Muslims in Kathmandu, for instance, have almost run out of burial space. The only cemetery in Swoyambhu was build decades ago when Kathmandu was a very small town and the Muslim population was negligible. “After we ran out of burial space, we have been compelled to dig older graves and bury new corpse in them,” says Taj Mohammad Miya, coordinator of the United Muslim National Struggle Committee (UMNSC), which successfully led the Muslim movement last March.
In a six-point agreement inked after the Muslim movement, the government had agreed to address, among others, the graveyard space crisis facing the community through a separate Muslim commission, which is yet to be established.

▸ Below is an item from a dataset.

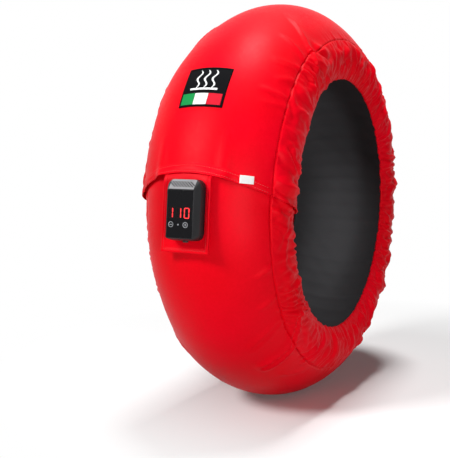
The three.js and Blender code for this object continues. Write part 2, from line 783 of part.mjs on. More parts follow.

The problem of burial space for the Bahá’í community, is even more complicated. In Bahá’í law, the deceased must be buried no more than one hour away from the place of death. The community had been using a cemetery in Lalitpur for the last three decades. But since the last one-and-half-year, locals have not permitted the Bahá’í people to use the cemetery. “It’s really disturbing that we don’t have space to bury if anyone dies,” says Larry Robertson, Chairman of National Spiritual Assembly of the Baha’is of Nepal. “We bought the two-ropani patch of land in Lalitpur for our cemetery in 1977 when there was no house around there. But later, the area got crowded, and now people don’t allow us to use the cemetery.”
Robertson says the government should either provide a burial site or make legal provisions which allow religious organisations to set aside land for a cemetery, and these burial lands should be recognised by the government.
The Christian community, who make up about 0.5 percent of the country’s population, is also not immune to this problem.
“Finding a proper burial place may not be a problem for members of rich churches, who have bought lands for their cemeteries on the fringes of Kathmandu, but it is a serious problem for the poor,” says Phanindra Bhusal of National Council of Churches of Nepal. There are over 300 churches in Kathmandu alone. They maintain either joint or separate cemeteries, which have now become a source of conflict with locals as more and more houses are being built around cemeteries that were once desolate areas.
Bhusal says this is likely to create further tension among people of different religions. “We are hopeful that the new constitution will ensure our rights, including the right to burial space.”